David Sacks

Palestinians chose fate by raids on Israel



Business Day

The 50th anniversary of the Six Day War has elicited widely differing responses. Some have celebrated the young Jewish state’s decisive victory over its enemies, while others have deplored the commencement of Israel’s occupation of the West Bank and Gaza, captured from Jordan and Egypt, respectively. Given the aims and ideology of her organisation, it was hardly surprising to see the Media Review Network’s Suraya Dadoo adopting the latter approach (Colonial arrogance cages all of Palestine, June 22).

It was not surprising to find her piece to be selective, emotive and unconvincing. At the core of Dadoo’s flawed analysis is her depiction of the Palestinians as being essentially passive, a subject population continually at the mercy of superior forces ruthlessly controlling their destiny. Palestinians come across as people wholly lacking in agency, fated forever to be acted upon by external forces rather than being allowed to become actors in their own story. It follows that Palestinians can never be held accountable for their own actions; rather, they are to be regarded as blameless victims whose dire situation must always be attributed to unprovoked acts of oppression by Israel.
All this is an egregious sleight of hand. Palestinians have always had choices, and there is a direct correlation between the manner in which their leaders have chosen to exercise those choices and the unhappy situation in which they now find themselves.
This is true of the blockade being maintained, by Israel and Egypt, against Gaza. When Israel unilaterally withdrew its forces from the enclave in 2005, the Palestinians were presented with a choice. They could follow the path of peaceful coexistence with Israel combined with building up a functional, democratic and economically viable society in the area or they could persist in pursuing Israel’s violent destruction. They chose the latter option.

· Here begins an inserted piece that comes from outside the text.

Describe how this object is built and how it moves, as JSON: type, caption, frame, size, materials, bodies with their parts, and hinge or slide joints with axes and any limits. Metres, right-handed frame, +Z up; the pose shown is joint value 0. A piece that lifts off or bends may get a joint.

Hamas swept to power in the 2006 elections, the comparatively more moderate Fatah opposition was routed in a civil war and a continual rain of missiles began descending on Israeli border towns. Later, Hamas set about building infiltration tunnels stretching deep into Israeli territory to carry out terrorist raids and kidnappings. Is it therefore logical or honest to deplore the hardships caused by the blockade without mentioning Hamas’s continuing commitment to terrorist violence that makes the blockade a necessity?

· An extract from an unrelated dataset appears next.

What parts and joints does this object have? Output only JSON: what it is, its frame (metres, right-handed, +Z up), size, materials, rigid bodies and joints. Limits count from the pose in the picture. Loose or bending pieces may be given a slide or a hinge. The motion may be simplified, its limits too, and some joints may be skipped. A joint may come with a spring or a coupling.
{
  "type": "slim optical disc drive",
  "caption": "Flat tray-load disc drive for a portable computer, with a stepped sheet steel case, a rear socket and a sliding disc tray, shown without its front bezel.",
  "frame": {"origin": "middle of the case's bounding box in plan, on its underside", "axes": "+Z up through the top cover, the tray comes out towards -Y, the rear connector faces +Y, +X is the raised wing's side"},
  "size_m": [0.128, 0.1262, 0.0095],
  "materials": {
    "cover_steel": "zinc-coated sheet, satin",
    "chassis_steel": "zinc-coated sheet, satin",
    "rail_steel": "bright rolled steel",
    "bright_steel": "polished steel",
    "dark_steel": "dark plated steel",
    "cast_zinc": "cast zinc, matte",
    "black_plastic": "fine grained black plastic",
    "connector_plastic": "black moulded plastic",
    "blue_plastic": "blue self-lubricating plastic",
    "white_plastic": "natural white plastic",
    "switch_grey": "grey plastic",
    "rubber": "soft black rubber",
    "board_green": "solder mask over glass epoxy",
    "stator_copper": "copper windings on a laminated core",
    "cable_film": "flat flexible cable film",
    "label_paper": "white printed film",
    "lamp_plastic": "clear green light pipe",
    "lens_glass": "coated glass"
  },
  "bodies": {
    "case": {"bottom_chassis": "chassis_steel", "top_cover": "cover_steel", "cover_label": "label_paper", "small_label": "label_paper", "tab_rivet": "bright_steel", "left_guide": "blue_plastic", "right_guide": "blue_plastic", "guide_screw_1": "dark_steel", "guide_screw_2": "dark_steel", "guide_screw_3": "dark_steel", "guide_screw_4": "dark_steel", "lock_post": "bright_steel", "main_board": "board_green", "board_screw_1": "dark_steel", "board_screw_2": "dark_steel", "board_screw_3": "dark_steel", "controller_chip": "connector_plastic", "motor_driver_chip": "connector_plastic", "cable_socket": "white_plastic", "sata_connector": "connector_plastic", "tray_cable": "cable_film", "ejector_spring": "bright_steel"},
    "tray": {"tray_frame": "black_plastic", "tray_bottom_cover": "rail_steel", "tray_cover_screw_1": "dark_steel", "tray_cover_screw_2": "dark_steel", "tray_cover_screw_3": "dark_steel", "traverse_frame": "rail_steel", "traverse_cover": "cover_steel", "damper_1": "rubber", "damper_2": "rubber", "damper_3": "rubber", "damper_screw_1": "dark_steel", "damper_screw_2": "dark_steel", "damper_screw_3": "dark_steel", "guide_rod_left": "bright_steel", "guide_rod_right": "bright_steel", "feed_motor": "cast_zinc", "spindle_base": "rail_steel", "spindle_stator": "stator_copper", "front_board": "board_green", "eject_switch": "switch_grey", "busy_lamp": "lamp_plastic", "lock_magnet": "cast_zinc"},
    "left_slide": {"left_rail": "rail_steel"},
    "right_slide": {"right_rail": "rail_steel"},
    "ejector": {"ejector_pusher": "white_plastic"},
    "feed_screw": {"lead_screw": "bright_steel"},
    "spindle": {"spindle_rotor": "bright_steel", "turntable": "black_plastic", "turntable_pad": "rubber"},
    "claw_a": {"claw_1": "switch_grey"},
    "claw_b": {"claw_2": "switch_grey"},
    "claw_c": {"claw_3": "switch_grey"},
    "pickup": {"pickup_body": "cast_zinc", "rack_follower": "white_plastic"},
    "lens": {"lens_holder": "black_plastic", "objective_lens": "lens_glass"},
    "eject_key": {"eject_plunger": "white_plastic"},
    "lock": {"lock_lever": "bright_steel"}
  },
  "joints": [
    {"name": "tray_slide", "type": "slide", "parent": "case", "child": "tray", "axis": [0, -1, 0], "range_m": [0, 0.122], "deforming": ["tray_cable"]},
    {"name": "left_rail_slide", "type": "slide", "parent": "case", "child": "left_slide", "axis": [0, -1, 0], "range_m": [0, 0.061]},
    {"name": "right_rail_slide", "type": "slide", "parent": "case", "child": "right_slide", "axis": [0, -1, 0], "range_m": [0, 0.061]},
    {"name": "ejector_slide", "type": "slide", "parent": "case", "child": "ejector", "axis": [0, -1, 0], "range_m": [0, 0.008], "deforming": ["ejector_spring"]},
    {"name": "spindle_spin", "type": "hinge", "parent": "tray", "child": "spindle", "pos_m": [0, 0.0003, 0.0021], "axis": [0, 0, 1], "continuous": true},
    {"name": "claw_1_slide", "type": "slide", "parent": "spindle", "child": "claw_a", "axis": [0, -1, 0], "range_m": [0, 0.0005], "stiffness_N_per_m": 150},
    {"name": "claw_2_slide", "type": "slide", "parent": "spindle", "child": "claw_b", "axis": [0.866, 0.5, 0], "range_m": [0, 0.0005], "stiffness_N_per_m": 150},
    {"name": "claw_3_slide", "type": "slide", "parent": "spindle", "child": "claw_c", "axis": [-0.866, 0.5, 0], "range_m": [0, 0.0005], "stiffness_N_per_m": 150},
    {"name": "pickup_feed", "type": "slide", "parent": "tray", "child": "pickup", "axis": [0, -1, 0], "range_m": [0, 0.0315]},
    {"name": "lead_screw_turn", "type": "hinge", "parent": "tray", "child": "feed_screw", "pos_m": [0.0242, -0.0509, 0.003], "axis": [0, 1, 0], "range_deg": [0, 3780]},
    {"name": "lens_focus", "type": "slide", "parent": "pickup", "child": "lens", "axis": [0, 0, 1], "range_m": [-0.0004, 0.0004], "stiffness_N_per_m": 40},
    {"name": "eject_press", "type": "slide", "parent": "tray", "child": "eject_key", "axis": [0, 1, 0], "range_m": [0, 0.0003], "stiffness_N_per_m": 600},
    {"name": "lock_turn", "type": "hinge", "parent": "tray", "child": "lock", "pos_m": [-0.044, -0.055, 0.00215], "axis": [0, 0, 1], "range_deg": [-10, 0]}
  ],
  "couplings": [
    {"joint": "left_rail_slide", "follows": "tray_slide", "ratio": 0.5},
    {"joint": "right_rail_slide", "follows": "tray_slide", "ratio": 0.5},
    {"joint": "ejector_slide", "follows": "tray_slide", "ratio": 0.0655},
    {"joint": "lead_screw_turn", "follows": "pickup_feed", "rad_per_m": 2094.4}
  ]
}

It is nonsensical to denounce Israel for the various restrictions, including on freedom of movement, that many Palestinians are subjected to in the West Bank without examining the reasons for them. There was a time when there were no such constraints. Palestinians found it comparatively easy to travel not only within the West Bank but also to cross the border into Israel for work or other purposes. What radically changed the situation was the jettisoning of the Oslo peace process and instigation of the so-called Second Intifada, a sustained campaign of all-out terrorism by the Palestinians under the then leadership of Yasser Arafat.

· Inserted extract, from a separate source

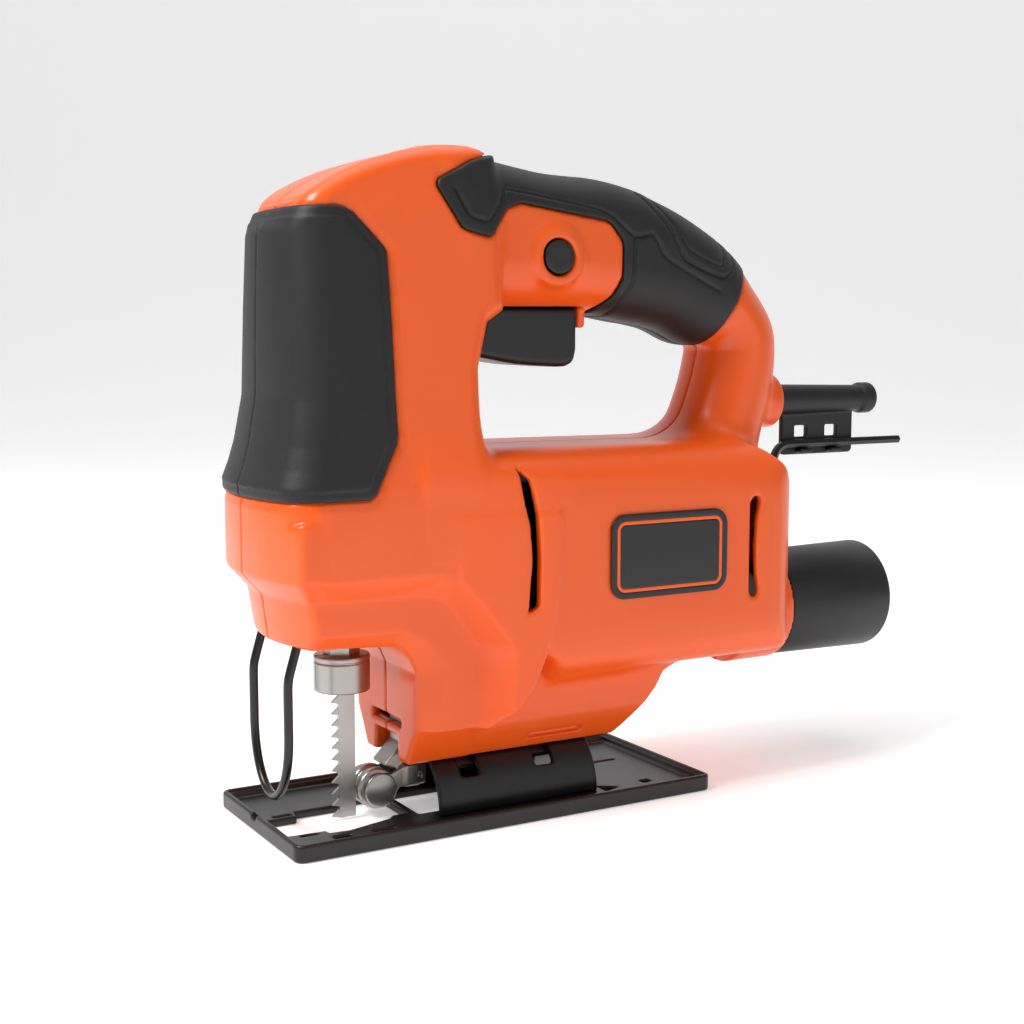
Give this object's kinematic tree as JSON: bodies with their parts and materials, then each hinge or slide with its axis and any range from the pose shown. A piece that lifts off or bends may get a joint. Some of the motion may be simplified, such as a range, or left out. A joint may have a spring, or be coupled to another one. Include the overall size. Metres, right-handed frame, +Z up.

Once again, Palestinians were presented with a choice. They could have accepted independence in a territory largely comprising the areas captured by Israel in 1967 in return for committing themselves to living in peace alongside Israel — the "two-state solution" endorsed by the international community. Instead, they chose to launch a destructive and unwinnable war, thereby critically weakening the Israeli peace camp and hardening attitudes on both sides. The violence has mercifully abated in recent years, but the official espousal of terrorism as a legitimate tactic and glorification of those guilty of carrying it out continues to resonate at all levels and in all corners of Palestinian society.


Ultimately peace, and with it an end to Israel’s presence in the West Bank and lifting of the Gaza blockade, can only be achieved when both sides commit themselves to it. It means the Palestinians must also be held accountable for their actions. Absurdly partisan, ideologically driven screeds of the type served up by Dadoo contribute not one iota to resolving the impasse.